Firstly, the market share represented by these consumers was simply too small to be a priority amongst competing demands for costly innovation. Secondly, creating an alternative to Direct Debits was too complex and expensive for individual firms. And finally, Direct Debits are cheap, and easy for corporates to administer, so were mostly willing to absorb the pain of missed payments. We’d hoped that the decision by HM Treasury to stop banks charging for returned payments on Basic Bank accounts would help drive demand for a flexible payments solution, but that didn’t materialise.  So consumers with insecure incomes were left without a payment solution that met their needs for flexibility, and service providers continued to have to implement processes to recover missed payments. 
It was clear that market incentives alone wouldn’t solve this problem.  

 

 

Instead we needed the PSR to take the lead. Change happened when, in the form of the Payments Strategy Forum, the PSR created a collaborative space for the sector to work together to tackle issues which competition alone couldn’t solve. 

And with this permission to collaborate, the sector has indeed delivered; a new service, Request to Pay, which will enable flexible payments and improved communication between customer and provider, has just been launched in May 2020. Utility companies are already excited about the benefits it will bring them and their customers in managing their bills better.

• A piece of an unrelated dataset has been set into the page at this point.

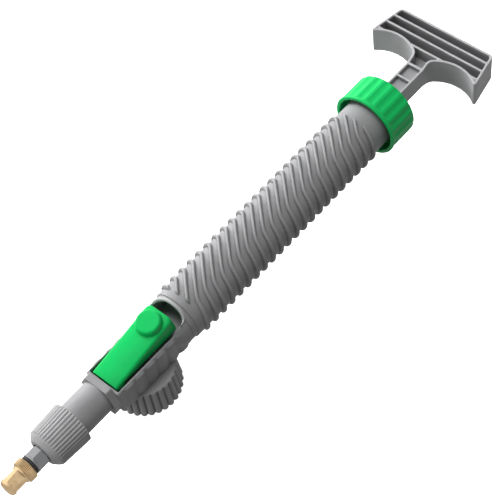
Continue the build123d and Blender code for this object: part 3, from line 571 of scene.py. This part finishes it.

It will significantly reduce recovery costs for firms when customers miss a payment, and it will give consumers greater control and flexibility over when and how much they pay. Now we just need the main high street banks to sign up and offer it to those customers who’d benefit from a more flexible payment method. 

We can see then from this one example that market incentives alone won’t always drive the best outcomes, particularly for marginalised users and niche needs. The PSR’s first statutory objective is “to ensure that payment systems are operated and developed in a way that considers and promotes the interests of all the businesses and consumers that use them”, not just those where there’s a business case at the firm level to do so. Through the Payments Strategy Forum’s work, the PSR directly created the conditions to resolve a multitude of longstanding barriers to innovation and inclusion, including through enabling the development and delivery of Request to Pay. But there is much more to be done, and many needs now and in the future that market incentives alone are unlikely to address. 

So my challenge for the PSR’s new strategy is to lead the way when market forces fail to meet the needs of the marginalised minority. Pay close attention to the detail of people’s experience; who is missing out, what isn’t working for them, and what do they need instead? What is the market saying about this unmet need and its willingness or capacity to respond? How is end user affected, and who is experiencing the greatest impact

Then think big; consider how you can use your convening power to create the collaborative conditions for sector-level innovation, fostering inclusive solutions that the whole sector can implement. And finally, see it through to success; for Request to Pay to solve the real problem of higher costs associated with payments on insecure incomes, bank account providers must adopt it and make it available for customers on the lowest incomes. For that to happen, banks and other payment account providers will have to invest in more change amidst a climate of significant infrastructure renewal. The PSR must show leadership in ensuring the whole payments ecosystem recognises and meets the needs of all users.  

At Toynbee Hall we firmly believe in the positive role of payments in increasing financial inclusion and wellbeing. And so our offer to you, together with our partners at Fair by Design, is to create the opportunities for those people not yet served by the market, to tell you directly what they need so you have the evidence you need to act. Come and meet the Experts by Experience of London’s East End, who are ready to share their experiences with you and work with you to design even better, more inclusive payments. 

Together we can ensure that UK payments leave no one behind.